====== DATASET EXCERPT
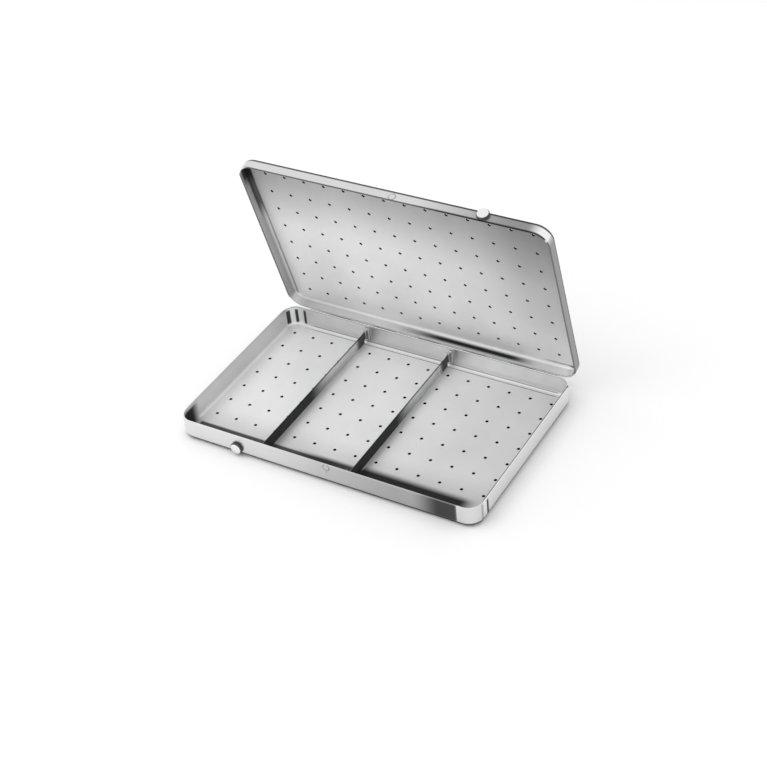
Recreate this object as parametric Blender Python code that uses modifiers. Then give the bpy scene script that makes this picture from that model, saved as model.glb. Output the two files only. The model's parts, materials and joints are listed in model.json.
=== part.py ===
"""Sterilization container: a shallow two-shell case pressed from stainless sheet.

A perforated base tray with two dividers and a perforated lid that slips over it, joined at the
rear by a long rolled hinge on one pin. A stud on each shell opens the case by finger, and a
pressed dimple in each front wall snaps it shut. Lengths are in metres, +Z is up, the front is
at -Y, and the origin is the middle of the base's underside. The lid stands open as at rest.
"""

import math

import bmesh
import bpy
from mathutils import Matrix, Vector

MM = 0.001

# The closed case
case_length = 150.0 * MM
case_width = 95.0 * MM
case_height = 13.0 * MM
sheet = 0.6 * MM
bend_radius = 2.2 * MM
lid_corner_radius = 7.5 * MM
lid_depth = 6.0 * MM
base_height = 10.4 * MM
edge_break = 0.15 * MM

# Clearances
nesting_gap = 0.3 * MM
seat_gap = 0.3 * MM
running_gap = 0.2 * MM
cut_overrun = 1.0 * MM

# Perforation
hole_diameter = 1.5 * MM
hole_margin_x = 7.5 * MM
hole_margin_y = 8.2 * MM
base_pitch_x = 10.35 * MM
base_pitch_y = 10.95 * MM
lid_pitch_x = 10.0 * MM
lid_pitch_y = 11.2 * MM

# Dividers, placed by their left face
divider_sheet = 0.6 * MM
divider_height = 5.3 * MM
divider_bend = 1.4 * MM
ear_width = 2.8 * MM
ear_below_rim = 1.4 * MM
divider_places = {"divider_left": -32.4 * MM, "divider_right": 11.8 * MM}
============
CHALLENGE:
Write out exactly the lines from the start of the material through the line with "lid_pitch_y = 11.2 * MM". No other output is expected.

FULL ANSWER:
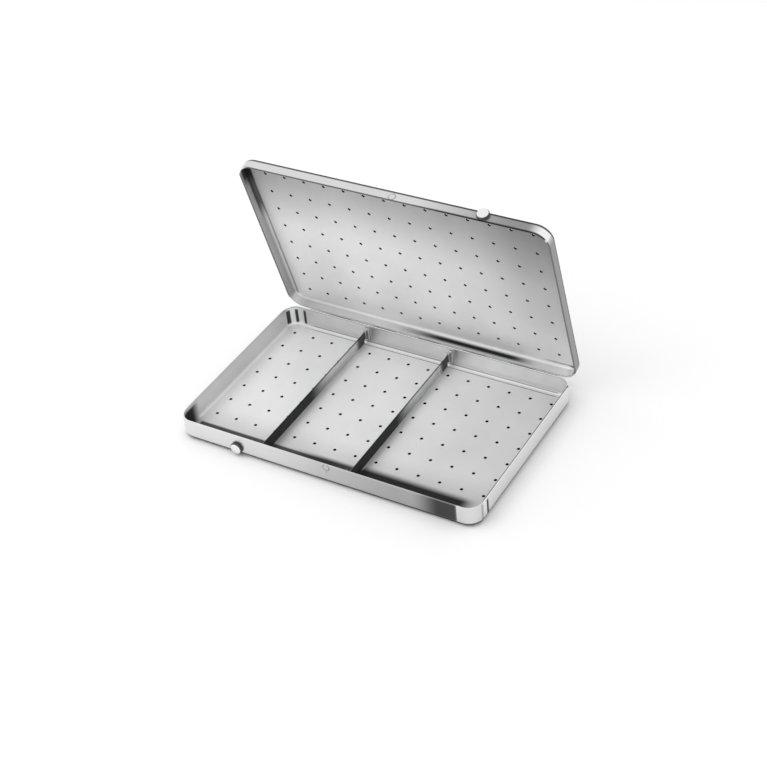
Recreate this object as parametric Blender Python code that uses modifiers. Then give the bpy scene script that makes this picture from that model, saved as model.glb. Output the two files only. The model's parts, materials and joints are listed in model.json.
=== part.py ===
"""Sterilization container: a shallow two-shell case pressed from stainless sheet.

A perforated base tray with two dividers and a perforated lid that slips over it, joined at the
rear by a long rolled hinge on one pin. A stud on each shell opens the case by finger, and a
pressed dimple in each front wall snaps it shut. Lengths are in metres, +Z is up, the front is
at -Y, and the origin is the middle of the base's underside. The lid stands open as at rest.
"""

import math

import bmesh
import bpy
from mathutils import Matrix, Vector

MM = 0.001

# The closed case
case_length = 150.0 * MM
case_width = 95.0 * MM
case_height = 13.0 * MM
sheet = 0.6 * MM
bend_radius = 2.2 * MM
lid_corner_radius = 7.5 * MM
lid_depth = 6.0 * MM
base_height = 10.4 * MM
edge_break = 0.15 * MM

# Clearances
nesting_gap = 0.3 * MM
seat_gap = 0.3 * MM
running_gap = 0.2 * MM
cut_overrun = 1.0 * MM

# Perforation
hole_diameter = 1.5 * MM
hole_margin_x = 7.5 * MM
hole_margin_y = 8.2 * MM
base_pitch_x = 10.35 * MM
base_pitch_y = 10.95 * MM
lid_pitch_x = 10.0 * MM
lid_pitch_y = 11.2 * MM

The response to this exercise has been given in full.